Given task →
Below are entries. Copy exactly the lines running from the line that holds "const plant = new THREE.Group();" to the line that holds "from enum import Enum", with both ends included.

Source records →
* Begin *

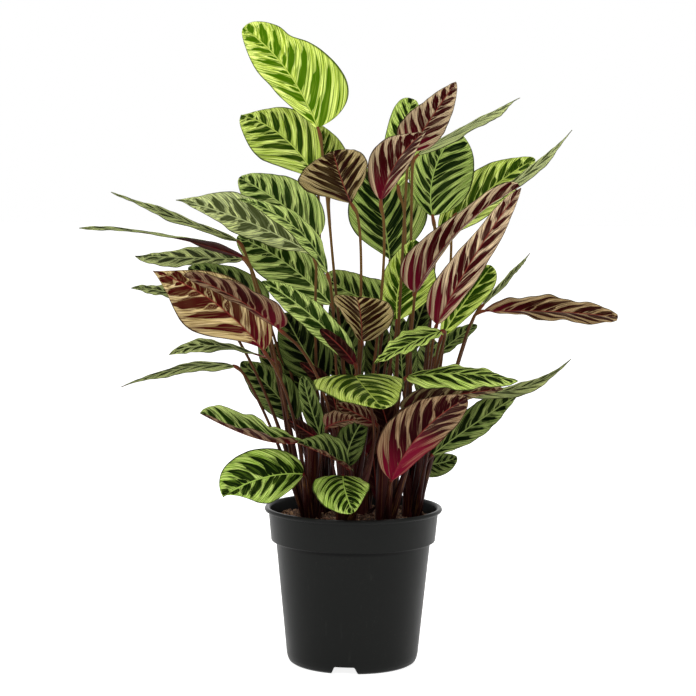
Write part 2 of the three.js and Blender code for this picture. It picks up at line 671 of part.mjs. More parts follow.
// ---- Shoots: a crown in the soil with the stems of its leaves ----
function stemGeometry(leaf, [x, y], gap) {
  const { at: base, along } = bladeFrame(leaf, 0);
  const neck = base.clone().addScaledVector(along, -STEM_NECK);
  const end = base.clone().addScaledVector(along, -gap);
  const way = new THREE.Vector3(neck.x - x, neck.y - y, 0).normalize();
  const foot = new THREE.Vector3(x, y, STEM_FOOT_HEIGHT).addScaledVector(way, STEM_CIRCLE);
  const middle = leaf.stem
    ? place(leaf.stem)
    : new THREE.Vector3(
        foot.x + (neck.x - foot.x) * STEM_LEAN,
        foot.y + (neck.y - foot.y) * STEM_LEAN,
        (foot.z + neck.z) / 2,
      );
  const path = [];
  for (let i = 0; i <= STEM_RINGS; i++) path.push(arc(foot, middle, neck, i / STEM_RINGS));
  path.push(end);
  let across = new THREE.Vector3(1, 0, 0);
  const rings = path.map((point, i) => {
    const before = path[Math.max(i - 1, 0)];
    const after = path[Math.min(i + 1, path.length - 1)];
    const along2 = after.clone().sub(before).normalize();
    across = across.clone().addScaledVector(along2, -across.dot(along2)).normalize();
    const beside = new THREE.Vector3().crossVectors(along2, across);
    const share = i / (path.length - 1);
    const radius = STEM_FOOT_RADIUS + (STEM_TOP_RADIUS - STEM_FOOT_RADIUS) * Math.min(share * STEM_TAPER, 1);
    return Array.from({ length: STEM_SIDES }, (_, k) => {
      const a = (k / STEM_SIDES) * 2 * Math.PI;
      return point
        .clone()
        .addScaledVector(across, radius * Math.cos(a))
        .addScaledVector(beside, radius * Math.sin(a));
    });
  });
  return loft(rings);
}

function shootSolid(name, { at: [x, y], sheathTop }) {
  const sheath = [[14, 178], [11, 0.5 * (178 + sheathTop)], [7, sheathTop - 4], [0, sheathTop]];
  let shoot = toSolid(turned(crownProfile(0, sheath), 10).translate(x, y, 0));
  for (const leaf of LEAVES) {
    if (leaf.shoot === name) shoot = shoot.add(toSolid(stemGeometry(leaf, [x, y], GAP)));
  }
  for (const leaf of INNER_LEAVES) {
    if (leaf.shoot !== name) continue;
    shoot = shoot.add(toSolid(stemGeometry(leaf, [x, y], -INNER_LAP))).add(toSolid(bladeGeometry(leaf)));
  }
  return shoot;
}

// ---- Assembly ----
const plastic = new THREE.MeshStandardMaterial({ color: 0x2a2a29, roughness: 0.55, metalness: 0 });
const earth = new THREE.MeshStandardMaterial({ color: 0x2e2019, roughness: 0.95, metalness: 0 });
const stemRed = new THREE.MeshStandardMaterial({ color: 0x5d2a1c, roughness: 0.6, metalness: 0 });
const leafGreen = new THREE.MeshStandardMaterial({ color: 0x6f9a36, roughness: 0.45, metalness: 0 });

const plant = new THREE.Group();
function addPiece(name, geometry, material) {
  const mesh = new THREE.Mesh(geometry, material);
  mesh.name = name;
  plant.add(mesh);
}

addPiece("nursery_pot", toGeometry(potSolid()), plastic);
addPiece("potting_soil", toGeometry(soilSolid()), earth);
for (const [name, shoot] of Object.entries(SHOOTS)) {
  addPiece(name, toGeometry(shootSolid(name, shoot)), stemRed);
}
for (const leaf of LEAVES) addPiece(leaf.name, bladeGeometry(leaf), leafGreen);

export default plant;
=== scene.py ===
"""A potted calathea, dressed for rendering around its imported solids.

Metres, +Z up, front towards -Y. The pot, the potting mix, six shoots with their stems and 68 leaf blades
are each built again in fine detail where their solids stand, and replace them.
"""

import logging
import math
from dataclasses import dataclass
from enum import Enum

import bpy
import numpy as np
from mathutils import Matrix


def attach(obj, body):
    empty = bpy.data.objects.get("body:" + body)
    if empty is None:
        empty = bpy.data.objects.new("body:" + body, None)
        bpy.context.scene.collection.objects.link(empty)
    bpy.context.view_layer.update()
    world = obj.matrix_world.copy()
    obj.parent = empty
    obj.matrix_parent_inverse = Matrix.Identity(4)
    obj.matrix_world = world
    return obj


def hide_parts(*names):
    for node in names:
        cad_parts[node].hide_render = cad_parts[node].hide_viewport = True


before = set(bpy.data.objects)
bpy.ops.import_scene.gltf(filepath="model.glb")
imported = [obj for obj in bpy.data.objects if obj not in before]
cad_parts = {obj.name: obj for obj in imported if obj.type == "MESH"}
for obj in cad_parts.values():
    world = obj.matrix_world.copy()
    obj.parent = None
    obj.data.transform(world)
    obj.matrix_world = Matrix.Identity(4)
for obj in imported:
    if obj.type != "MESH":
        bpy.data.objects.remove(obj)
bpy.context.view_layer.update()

log = logging.getLogger("calathea")

Array = np.ndarray
Triple = tuple[float, float, float]
Colour = tuple[float, float, float, float]

MM = 0.001


# ---------------------------------------------------------------- arithmetic on whole arrays


def unit(vectors: Array) -> Array:
    """Each vector of the last axis divided by its length."""
    return vectors / np.linalg.norm(vectors, axis=-1, keepdims=True)


def ease(t: Array) -> Array:
    """The smooth step 3t^2 - 2t^3, with t held between 0 and 1."""
    t = np.clip(t, 0.0, 1.0)
    return t * t * (3.0 - 2.0 * t)


def swell(t: Array, middle: float, spread: float) -> Array:
    """A bell, e to the minus square of (t - middle) / spread."""
    return np.exp(-(((t - middle) / spread) ** 2))


def arc(a: Array, m: Array, b: Array, t: Array) -> Array:
    """Points of the parabola that passes a at 0, m at 1/2 and b at 1.

    The weights of a, m and b are (1 - t)(1 - 2t), 4t(1 - t) and t(2t - 1).
    """
    t = t[:, None]
    return a * (1 - t) * (1 - 2 * t) + m * 4 * t * (1 - t) + b * t * (2 * t - 1)


def arc_heading(a: Array, m: Array, b: Array, t: Array) -> Array:
    """Unit directions of travel along that parabola, from its derivative by t."""
    t = t[:, None]
    return unit(a * (4 * t - 3) + m * (4 - 8 * t) + b * (4 * t - 1))


def lumps(x: Array, y: Array, size: float, seed: int, count: int = 24) -> Array:
    """A smooth random field over x and y with a mean of 0 and a spread of about 1.

    It is the sum of `count` sine waves in random directions, each with a random phase and a wavelength
    between 0.7 and 1.8 times `size`.

    Args:
        x, y: places, of any one shape.
        size: the typical width of a lump, in the unit of x and y.
        seed: which field.
        count: how many waves.

    Returns:
        The field's value at each place.
    """
    rng = np.random.default_rng(seed)
    heading = rng.uniform(0, 2 * math.pi, count)
    rate = 2 * math.pi / (size * rng.uniform(0.7, 1.8, count))
    phase = rng.uniform(0, 2 * math.pi, count)
    waves = x[..., None] * (rate * np.cos(heading)) + y[..., None] * (rate * np.sin(heading)) + phase
    return np.sin(waves).sum(-1) * math.sqrt(2.0 / count)


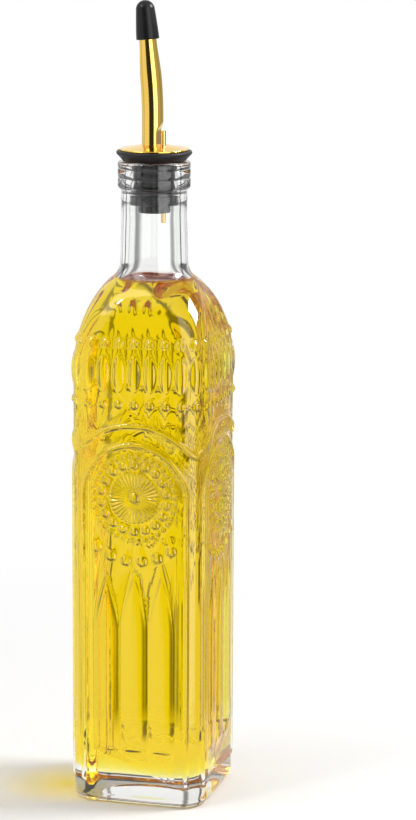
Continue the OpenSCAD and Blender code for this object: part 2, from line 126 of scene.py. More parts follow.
class Nodes:
    """A thin handle on a node tree that makes and wires nodes."""

    def __init__(self, tree: bpy.types.NodeTree) -> None:
        """Keeps the tree."""
        self.tree = tree

    def add(self, kind: str, **values: object) -> bpy.types.Node:
        """Makes a node.

        Args:
            kind: Blender's name of the node type.
            values: Attributes of the node to set.

        Returns:
            The node.
        """
        node = self.tree.nodes.new(kind)
        for key, value in values.items():
            setattr(node, key, value)
        return node

    def wire(self, value: object, socket: bpy.types.NodeSocket) -> None:
        """Feeds an input.

        Args:
            value: A socket, which is linked, or any other value, which becomes the input's own.
            socket: The input.
        """
        if isinstance(value, bpy.types.NodeSocket):
            self.tree.links.new(value, socket)
        else:
            socket.default_value = value

    def put(self, node: bpy.types.Node, **inputs: object) -> bpy.types.Node:
        """Feeds a node's inputs by name.

        Args:
            node: The node.
            inputs: Values as for wire, under the inputs' names, with _ for a space.

        Returns:
            The node.
        """
        for key, value in inputs.items():
            self.wire(value, node.inputs[key.replace("_", " ")])
        return node

    def coords(self) -> bpy.types.NodeSocket:
        """The object's own coordinates."""
        return self.add("ShaderNodeTexCoord").outputs["Object"]

    def noise(self, coords: bpy.types.NodeSocket, scale: object, detail: float, rough: float = 0.5
              ) -> bpy.types.NodeSocket:
        """A noise texture's factor on given coordinates."""
        node = self.add("ShaderNodeTexNoise")
        return self.put(node, Vector=coords, Scale=scale, Detail=detail, Roughness=rough).outputs["Fac"]

    def ramp(self, value: bpy.types.NodeSocket, low: float, high: float, to_low: float, to_high: float
             ) -> bpy.types.NodeSocket:
        """Maps a value's range onto another, clamped.

        Args:
            value: The value.
            low: Where its range starts.
            high: Where it ends.
            to_low: What the start becomes.
            to_high: What the end becomes.

        Returns:
            The mapped value.
        """
        node = self.add("ShaderNodeMapRange")
        self.put(node, Value=value, From_Min=low, From_Max=high, To_Min=to_low, To_Max=to_high)
        return node.outputs["Result"]

    def maths(self, operation: str, a: object, b: object = 0.0) -> bpy.types.NodeSocket:
        """A math node on two values.

        Args:
            operation: Blender's name of the operation.
            a: First value, a socket or a number.
            b: Second value.

        Returns:
            The result.
        """
        node = self.add("ShaderNodeMath", operation=operation)
        self.wire(a, node.inputs[0])
        self.wire(b, node.inputs[1])
        return node.outputs[0]

    def vectors(self, operation: str, a: bpy.types.NodeSocket, b: object = (0.0, 0.0, 0.0)) -> bpy.types.Node:
        """A vector math node on two vectors.

        Args:
            operation: Blender's name of the operation.
            a: First vector.
            b: Second vector, a socket or three numbers.

        Returns:
            The node, whose output is Vector or Value, after its operation.
        """
        node = self.add("ShaderNodeVectorMath", operation=operation)
        self.wire(a, node.inputs[0])
        self.wire(b, node.inputs[1])
        return node


def blank_material(name: str) -> tuple[bpy.types.Material, Nodes, bpy.types.Node]:
    """Makes a material with nothing but its Principled shader.

    Args:
        name: Its name.

    Returns:
        The material, a handle on its nodes, and the shader.
    """
    material = bpy.data.materials.new(name)
    material.use_nodes = True
    return material, Nodes(material.node_tree), material.node_tree.nodes["Principled BSDF"]


def grain_group() -> bpy.types.NodeTree:
    """Builds the shared group of fine grain, soft unevenness and smudges.

    Returns:
        The group, with inputs Grain Scale, Patch Scale, Low and High, and outputs Height and Rough.
    """
    group = bpy.data.node_groups.new("surface_grain", "ShaderNodeTree")
    face = group.interface
    for name, value in (("Grain Scale", 900.0), ("Patch Scale", 60.0), ("Low", 0.2), ("High", 0.4)):
        face.new_socket(name=name, in_out="INPUT", socket_type="NodeSocketFloat").default_value = value
    for name in ("Height", "Rough"):
        face.new_socket(name=name, in_out="OUTPUT", socket_type="NodeSocketFloat")
    make = Nodes(group)
    given = make.add("NodeGroupInput").outputs
    coords = make.coords()
    fine_share = 0.35
    fine = make.noise(coords, given["Grain Scale"], 3.0, 0.6)
    patch = make.noise(coords, given["Patch Scale"], 4.0, 0.55)
    mixed = make.maths("ADD", make.maths("MULTIPLY", fine, fine_share),
                       make.maths("MULTIPLY", patch, 1 - fine_share))
    span = make.maths("SUBTRACT", given["High"], given["Low"])
    rough = make.maths("ADD", make.maths("MULTIPLY", mixed, span), given["Low"])
    make.put(make.add("NodeGroupOutput"), Height=fine, Rough=rough)
    return group


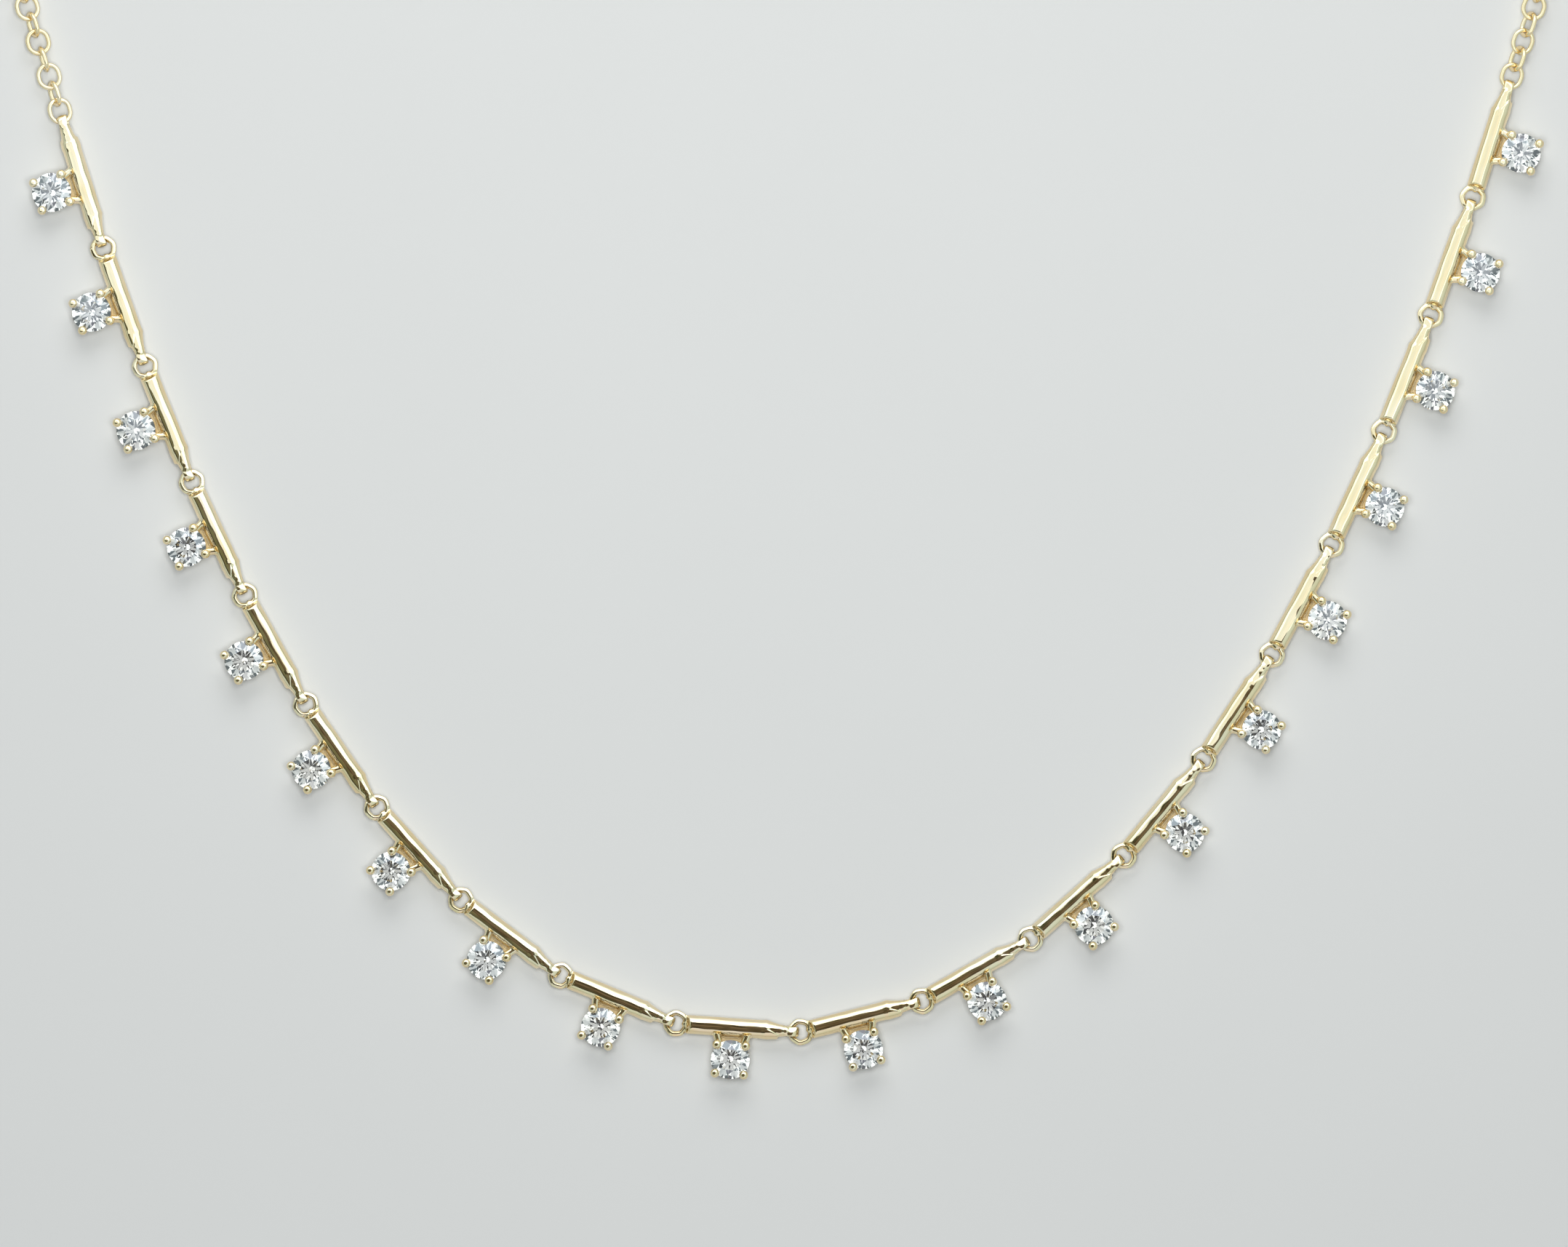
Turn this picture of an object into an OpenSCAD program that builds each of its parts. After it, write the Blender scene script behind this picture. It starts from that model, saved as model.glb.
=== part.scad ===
// Station necklace: twenty bar links, each with one round stone in a four-prong head,
// hooked ring to ring across the front of a fine cable chain that closes with a ring clasp.
// The loop lies flat with its stones up: +Z up, +Y towards the clasp, +X to the wearer's left.
// Millimetres. The origin is under the middle of the loop's outline.

/* [Loop] */
// Length once round the closed loop
loop_length = 406; // [390:1:430]
// Which station hangs lowest, counted from the left end
lowest_station = 10.2; // [9:0.1:12]
// Radius at the bottom of the curve, on the left side
bottom_radius_left = 20.5; // [19:0.5:24]
// Radius at the bottom of the curve, on the right side
bottom_radius_right = 22.2; // [19:0.5:24]

/* [Stations] */
// Number of bar stations
station_count = 20; // [16:1:20]
// Distance from one station's ring to the next
station_pitch = 7.06; // [7:0.02:7.4]
// Length of a bar
bar_length = 5.2; // [4.8:0.1:5.4]
// Width of a bar
bar_width = 1.06; // [0.9:0.02:1.2]
// Outer diameter of the ring on a bar's left end
ring_outer = 1.4; // [1.36:0.02:1.5]
// Wire of that ring
ring_wire = 0.28; // [0.24:0.02:0.3]

/* [Stones] */
// Diameter of a stone
stone_diameter = 2.2; // [2:0.1:2.4]
// Distance from the bar's middle line to the stone's centre
head_offset = 1.8; // [1.78:0.02:2]
// Wire of a prong
prong_wire = 0.3; // [0.26:0.02:0.34]

/* [Chain] */
// Length of a chain link over its ends
link_length = 1.56; // [1.5:0.02:1.6]
// Width of a chain link
link_width = 1.42; // [1.36:0.02:1.5]
// Wire of a chain link
link_wire = 0.22; // [0.2:0.01:0.24]
// Links made one by one next to the stations, on each side
front_links = 60; // [10:2:80]
// Outer diameter of the clasp's ring
clasp_outer = 5; // [4.5:0.1:6]

/* [Hidden] */
gold = [0.86, 0.76, 0.50];
clear_stone = [0.93, 0.95, 0.97];

// Heights above the surface that the necklace lies on
axis_z = 0.75;
clasp_z = 0.85;

// Running gap between two wires that pass through each other
gap = 0.1;
hook_gap = 0.12;

// The station, along its own X from the centre of its ring
ring_r = (ring_outer - ring_wire) / 2;
bar_start = ring_outer / 2 - 0.1;
bar_end = bar_start + bar_length;
bar_drop = 0.25;
hook_wall = 0.22;
hook_width = 0.36;
hook_inner_r = 0.27;
hook_r = hook_inner_r + hook_wall / 2;
hook_x = station_pitch - ring_r + ring_wire / 2 + hook_gap - hook_inner_r;
end_loop_x = bar_start - 0.95;
tongue_width = 0.44;
tongue_sunk = 0.3;

// The four-prong head, about its own centre
head_x = bar_start + bar_length / 2;
stone_r = stone_diameter / 2;
girdle_z = 1.35;
girdle_height = 0.05;
crown_angle = 34;
pavilion_angle = 40.5;
table_r = 0.56 * stone_r;
star_r = 0.77 * stone_r;
lower_half_r = 0.24 * stone_r;
table_z = girdle_z + girdle_height + (stone_r - table_r) * tan(crown_angle);
culet_z = girdle_z - stone_r * tan(pavilion_angle);
seat_gap = 0.03;
prong_foot_r = 0.62;
prong_tip_r = stone_r + 0.05;
prong_foot_z = 0.12;
prong_tip_z = girdle_z + 0.24;
bead_r = 0.19;
base_height = 0.22;
base_wall = 0.3;
rail_r = 0.93;
rail_z = 0.92;
rail_wire = 0.2;
post_bar_x = 0.88;
post_bar_y = head_offset - bar_width / 2 + 0.12;
post_z = 0.85;
post_wire = 0.3;
plate_half = 0.62;
plate_low_z = 0.42;
plate_height = 0.2;

// The chain: two wires that pass through each other lie seat() apart, middle to middle
function seat(wire) = (wire + link_wire) / 2 + gap;
link_pitch = link_length - link_wire - seat(link_wire);
face_roll = 10;
edge_roll = -72;
tube_gap = 0.15;
tube_sides = 8;
tube_step = 3.4;

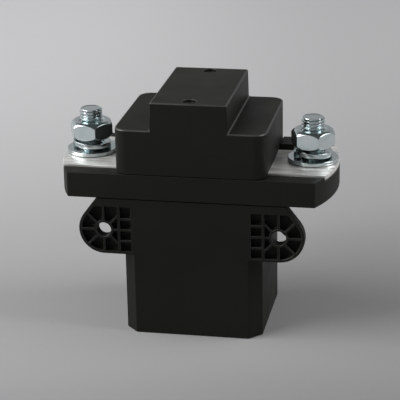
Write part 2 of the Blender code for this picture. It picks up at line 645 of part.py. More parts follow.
def make_terminal_deck():
    """Moulds the deck with its plate recesses, keys, head pockets, yoke posts and the shaft's guide boss.

    The boss ends above the plunger and stops it there at rest.
    """
    right = end_arc(RIGHT, -DECK_HALF_Y, DECK_HALF_Y, ARC_STEPS)
    left = end_arc(LEFT, DECK_HALF_Y, -DECK_HALF_Y, ARC_STEPS)
    deck = prism(right + left, DECK_BOTTOM, DECK_TOP, "terminal_deck", "black_moulding")
    soften(deck, DECK_EDGE)
    below, above = DECK_BOTTOM - CUT_MARGIN, DECK_TOP + CUT_MARGIN
    post_low = DECK_BOTTOM - YOKE_POST_HEIGHT
    raised, cutters = [], []
    for side, hand in SIDES:
        key_x = sorted((side * (BLOCK_HALF_X + GAP), side * KEY_OUTER_X))
        key_low = (key_x[0], KEY_FRONT_Y, RECESS_FLOOR - GAP)
        key_high = (key_x[1], DECK_HALF_Y - BLOCK_CORNER, DECK_TOP + KEY_RISE)
        raised.append(box(key_low, key_high, f"key_{hand}"))
        at = (side * TERMINAL_X, 0)
        head_pocket = hexagon(STUD_HEAD_WIDTH + 2 * GAP, at, 0)
        cutters.append(prism(plate_outline(side, GAP), RECESS_FLOOR, DECK_TOP + 2 * KEY_RISE, f"recess_{hand}"))
        cutters.append(prism(head_pocket, below, STUD_HEAD_TOP + GAP, f"head_pocket_{hand}"))
        cutters.append(rod(STUD_RADIUS + GAP, DECK_BOTTOM, DECK_TOP, f"stud_hole_{hand}", at=at))
        for end_side, end in ENDS:
            cutters.append(underside_pocket(side, end_side, f"underside_{hand}_{end}"))
            post_at = (side * YOKE_SCREW_X, end_side * YOKE_SCREW_Y)
            raised.append(rod(YOKE_POST_RADIUS, post_low, DECK_BOTTOM + YOKE_POST_HEIGHT, f"post_{hand}_{end}",
                              at=post_at, steps=SMALL_STEPS))
            cutters.append(rod(YOKE_SCREW_RADIUS + GAP, post_low - CUT_MARGIN, YOKE_PLATE_TOP + YOKE_SCREW_BITE + GAP,
                               f"post_hole_{hand}_{end}", at=post_at, steps=SMALL_STEPS))
    raised.append(rod(GUIDE_BOSS_RADIUS, PLUNGER_TOP + GAP, DECK_BOTTOM + GAP, "guide_boss", steps=SMALL_STEPS))
    cutters.append(rod(SHAFT_RADIUS + SHAFT_GUIDE_CLEARANCE, PLUNGER_TOP, above, "shaft_guide", steps=SMALL_STEPS))
    for side, end in ENDS:
        cutters.append(rod(COVER_SCREW_RADIUS + GAP, below, above, f"deck_screw_hole_{end}",
                           at=(0, side * COVER_SCREW_Y), steps=SMALL_STEPS))
    outer = housing_outline((HOUSING_WALL - GASKET_WIDTH) / 2 - GAP)
    inner = housing_outline((HOUSING_WALL + GASKET_WIDTH) / 2 + GAP)
    groove = prism(outer, below, DECK_BOTTOM + GASKET_HEIGHT + GAP, "gasket_groove")
    cutters.append(cut(groove, prism(inner, below - CUT_MARGIN, DECK_TOP, "gasket_land")))
    join(deck, *raised)
    cut(deck, *cutters)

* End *

Solution to the problem →
const plant = new THREE.Group();
function addPiece(name, geometry, material) {
  const mesh = new THREE.Mesh(geometry, material);
  mesh.name = name;
  plant.add(mesh);
}

addPiece("nursery_pot", toGeometry(potSolid()), plastic);
addPiece("potting_soil", toGeometry(soilSolid()), earth);
for (const [name, shoot] of Object.entries(SHOOTS)) {
  addPiece(name, toGeometry(shootSolid(name, shoot)), stemRed);
}
for (const leaf of LEAVES) addPiece(leaf.name, bladeGeometry(leaf), leafGreen);

export default plant;
=== scene.py ===
"""A potted calathea, dressed for rendering around its imported solids.

Metres, +Z up, front towards -Y. The pot, the potting mix, six shoots with their stems and 68 leaf blades
are each built again in fine detail where their solids stand, and replace them.
"""

import logging
import math
from dataclasses import dataclass
from enum import Enum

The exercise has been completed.